Fuchs researched the ancient history of India, particularly the Aryans, Dravidians and India's autochthonous peoples, the aborigines who, according to him, represented India's earliest populace. His anthropological research on the earliest populace of India led him to cast light on the prehistory and early history of India's aborigines and "high" cultures, respectively. He was of the opinion that the Aryans were migrating to India and Europe from the inner Asian regions which had resulted in the genesis of the Indo-European language family.
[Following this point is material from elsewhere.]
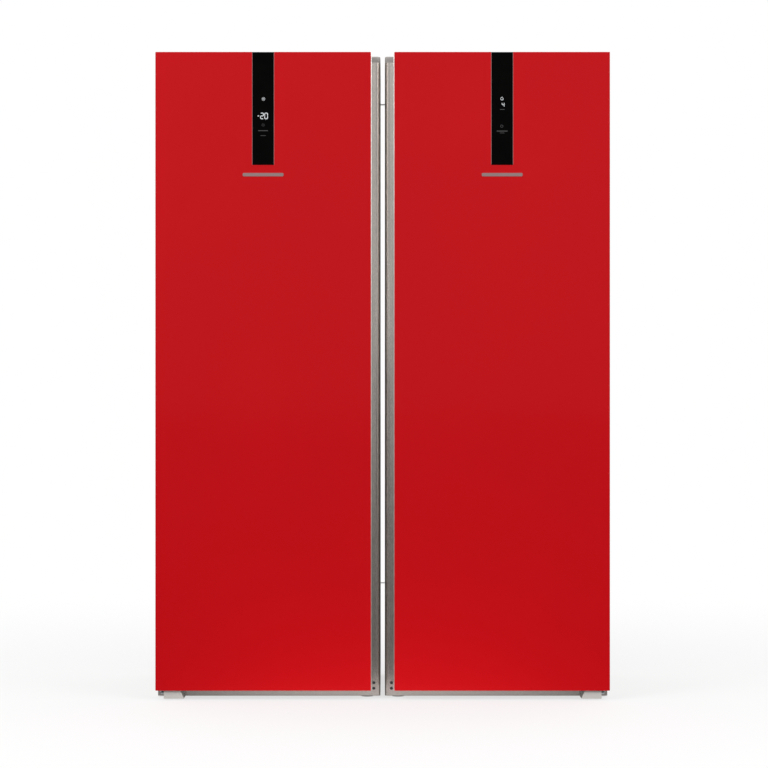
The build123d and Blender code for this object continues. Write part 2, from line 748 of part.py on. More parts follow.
# ---- door ----
def display_outline(grow, y0, y1):
    """The upright strip for the display at the door's top edge."""
    half = DISPLAY_WIDTH / 2 + grow
    low = TOTAL_HEIGHT - DISPLAY_HEIGHT - grow
    return block(GLASS_MID - half, GLASS_MID + half, y0, y1, low, TOTAL_HEIGHT + grow)


def door_glass():
    """Toughened front glass with ground edges and a notch for the display strip."""
    sheet = block(GLASS_LEFT, GLASS_RIGHT, FRONT, GLASS_BACK, DOOR_BOTTOM, TOTAL_HEIGHT)
    sheet = fillet(sheet.edges().filter_by(Axis.Y), 2)
    sheet = chamfer(sheet.edges().group_by(Axis.Y)[0], 0.6)
    return sheet - display_outline(0, FRONT - 1, GLASS_BACK + 1)


def display_panel():
    """Black glass strip with the touch display behind it."""
    strip = display_outline(-DISPLAY_GAP, FRONT, GLASS_BACK)
    return chamfer(strip.edges().group_by(Axis.Y)[0], 0.4)


def badge():
    """Plain satin bar below the display."""
    left = GLASS_MID - BADGE_WIDTH / 2
    bar = block(
        left, left + BADGE_WIDTH, FRONT - BADGE_PROUD, FRONT, BADGE_TOP - BADGE_HEIGHT, BADGE_TOP
    )
    return fillet(bar.edges().filter_by(Axis.Y), BADGE_HEIGHT / 3)


def grip_recess():
    """Full-height finger channel in the door's opening side."""
    return block(FRAME_LEFT - 5, FRAME_LEFT + GRIP_DEEP, GRIP_FRONT, GRIP_BACK, 0, TOTAL_HEIGHT + 5)


def hinge_pocket():
    """Space at the door's top corner in which the fixed hinge arm turns."""
    return block(POCKET_LEFT, HALF + 5, POCKET_FRONT, DOOR_BACK + 5, POCKET_BOTTOM, TOTAL_HEIGHT + 5)


def pocket_corner():
    """Everything above and around the hinge pocket, where no sheet or foam runs."""
    return block(POCKET_LEFT - BLOCK_RIB, HALF, FRONT, REAR, POCKET_BOTTOM - 1, TOTAL_HEIGHT)


def hinge_blocks():
    """Solid corners behind the glass that hold the hinge pins."""
    right = FRAME_RIGHT - FRAME_WALL
    back = DOOR_BACK - LINER
    block_bottom = POCKET_BOTTOM - BLOCK_HEIGHT
    floor = FRAME_BOTTOM + FRAME_WALL
    upper = block(POCKET_LEFT, right, GLASS_BACK, back, block_bottom, POCKET_BOTTOM)
    rib = block(
        POCKET_LEFT - BLOCK_RIB, POCKET_LEFT, GLASS_BACK, back, block_bottom, FRAME_TOP - FRAME_WALL
    )
    lower = block(POCKET_LEFT, right, GLASS_BACK, back, floor, FRAME_BOTTOM + BLOCK_HEIGHT)
    return [upper, rib, lower]


def door_frame():
    """Outer frame of the door body with its two hinge blocks."""
    frame = ring(FRAME_LEFT, FRAME_RIGHT, GLASS_BACK, DOOR_BACK, FRAME_BOTTOM, FRAME_TOP, FRAME_WALL)
    for piece in hinge_blocks():
        frame += piece
    frame -= grip_recess()
    frame -= hinge_pocket()
    bore = HINGE_PIN_R + RUNNING_CLEARANCE
    frame -= rod(HINGE_X, HINGE_Y, POCKET_BOTTOM - BLOCK_HEIGHT + 2, bore, BLOCK_HEIGHT)
    frame -= rod(HINGE_X, HINGE_Y, FRAME_BOTTOM - 1, bore, BLOCK_HEIGHT - 2)
    return frame


def door_foam():
    """Foam core of the door."""
    inset = FRAME_WALL
    core = block(
        FRAME_LEFT + inset, FRAME_RIGHT - inset, GLASS_BACK, DOOR_BACK - LINER,
        FRAME_BOTTOM + inset, FRAME_TOP - inset,
    )
    core -= grip_recess()
    core -= pocket_corner()
    for piece in hinge_blocks():
        core -= piece
    return core


def grip_profile():
    """Extruded aluminium grip: lips on the door's side and the channel between them."""
    lip_x = FRAME_LEFT - GRIP_LIP
    lip_edge = 1.2
    channel_x = lip_x + 1.4
    bend = 6.0
    end_inset = 0.5
    end_thick = 2.0
    deep = FRAME_LEFT + GRIP_DEEP
    front_lip = block(lip_x, FRAME_LEFT, GLASS_BACK, GRIP_FRONT, FRAME_BOTTOM, FRAME_TOP)
    front_lip = round_edges(front_lip, Axis.Z, lip_edge, lambda c: c.X < lip_x + 0.1)
    back_lip = block(lip_x, FRAME_LEFT, GRIP_BACK, DOOR_BACK, FRAME_BOTTOM, FRAME_TOP)
    back_lip = round_edges(back_lip, Axis.Z, lip_edge, lambda c: c.X < lip_x + 0.1)
    channel = block(channel_x, deep, GRIP_FRONT, GRIP_BACK, FRAME_BOTTOM, FRAME_TOP)
    hollow = block(
        lip_x - 1, deep - GRIP_SHEET, GRIP_FRONT + GRIP_SHEET, GRIP_BACK - GRIP_SHEET,
        FRAME_BOTTOM - 1, FRAME_TOP + 1,
    )
    hollow = round_edges(hollow, Axis.Z, bend, lambda c: c.X > deep - GRIP_SHEET - 1)
    profile = front_lip + back_lip + channel - hollow
    for z in (FRAME_BOTTOM, FRAME_TOP - end_thick):
        profile += block(
            channel_x, deep - end_inset, GRIP_FRONT + end_inset, GRIP_BACK - end_inset,
            z, z + end_thick,
        )
    return profile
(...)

He believed that to ascertain the origination of the practice of untouchability, the Indologists must "penetrate deeply enough" in the history of the peoples who have had ascendancy in India.
Written work
Fuchs' The Origin of Man and His Culture was reviewed by Harumi Befu of the University of Michigan who raised concerns over and questioned Fuchs' knowledge of paleontology, racial classification, and the advances in genetics. Befu further noted that Fuchs offered "only stages and no mechanism or process of evolution from one stage to another." Fuchs, however, drew some praise from R. K. Mutatkar for his unbiased approach towards the "discussion of the theory of anthropology" despite taking in the "Indian material"; though, Mutatkar noted that Fuchs attempted to offer "too much" information in a single book, and as a consequence, several key topics got inadequate coverage.Fuchs' Rebellious Prophets: A Study of Messianic Movements in Indian Religions was assessed by Kenelm Burridge and Owen Lynch. Assessing the book, Burridge noted that Fuchs assembled "a wide range of much neglected material on Indian 'messianic' movements". Lynch stated that Fuchs did "a factual reporting of the data at hand". Indiana University's David Bidney reviewed Fuchs' coauthored book Essays in Ethnology that comprises 13 essays, all of which have "historical ethnology as developed by Fritz Graebner, Wilhelm Schmidt, Wilhelm Koppers and their followers" as the common subject matter. Assessing the essays, Bidney stated that though the authors were focused on the prehistory, they did not "clarify and resolve the basic issues" which their predecessors left for them. The Korkus of the Vindhya Hills was a volume having Fuchs' research on the "geographical environment and material culture", history, economy, and belief structure of the Korkus. University of Delhi's Sudha Gupta noted that Fuchs had done fieldwork among the tribal people of Vindhya hills region for over 20 years. Christoph von Fürer-Haimendorf viewed his research as a "meticulous analysis" of the subject matter.